Truthfully, it wasn't new. They'd all be getting press inquiries since the week she was abducted, though they'd been expecting interest to die down. It hadn't. The Bureau had had Emily's number changed two days after they found her. They tended to hand out a lot of business cards, so it wasn't hard to get their phone numbers. The flurry of calls to her had been so intense the Bureau changed the number, and decided they wouldn't give her new business cards until it all died down. She still didn't have any. Unfortunately for the rest of the team, they had all still been working, and had to continue handing out business cards, so there was no point to changing their numbers.
"We've got four more to interview, five of the men we couldn't find are still unaccounted for, and three are still on our possible suspects list. Oh sorry, four on the possibles list, the fourth is on the list we couldn't interview," Reid explained, gesturing to their many lists.
Morgan's phone rang then, and he hurried to grab it and go out of earshot, so as not to interrupt them. Reid watched Hotch's severe expression falter for just a second, to reveal the exhaustion and stress he kept hidden from even them.
He nodded. "You can cross the three men we just interviewed from the list, none of them fit the profile."
There was a quiet snap, and Morgan rejoined the group just as JJ's phone went off, and she stepped away. Morgan looked at Reid. "Cross off Taylor Holmes too, Garcia just managed to get in touch with his sister, he's spent the last month at a sanitarium, he's an alcoholic. And," he glanced at the pad, "Jonathon Petrie can go, his alibi checks out, he was with a hooker last night."
"Nice alibi," Rossi commented.
That took one off their 'unable to find list' and one off the three interviewed possbiles. Progress, but still painfully slow. He noted JJ walking back toward them, her attention was on Hotch and Emily.
"That was one of the nurse's taking care of Jessica Kline, she's asking for you, Emily," she said.
Emily's mouth opened slightly, but she didn't react otherwise, except to turn to Hotch. He nodded. "Go see her, but take JJ with you." He paused. "While you're there, talk to the second victim-" Both women made to object, but he held a hand up. "I know, just try."

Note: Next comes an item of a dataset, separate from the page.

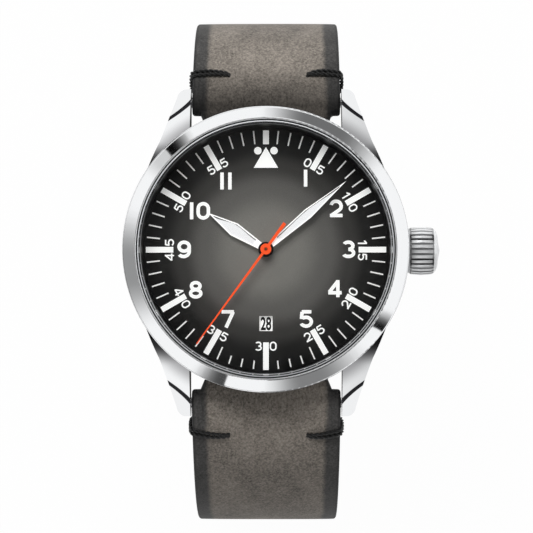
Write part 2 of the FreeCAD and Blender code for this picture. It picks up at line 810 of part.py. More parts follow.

The second victim was still an inpatient at the local hospital, in their psychiatric ward. The Lieutenant didn't know much about it, but the young woman was apparently unable to function on her own after the attack. Reid did not envy his colleagues. Talking to victims is hard, but talking to a victim as broken as this woman is something you carry around with you for a while.
The two women exchanged an unhappy look, and headed out the door with a 'see you later' to them. Hotch looked at the four of them remaining. "We still have interviews to conduct."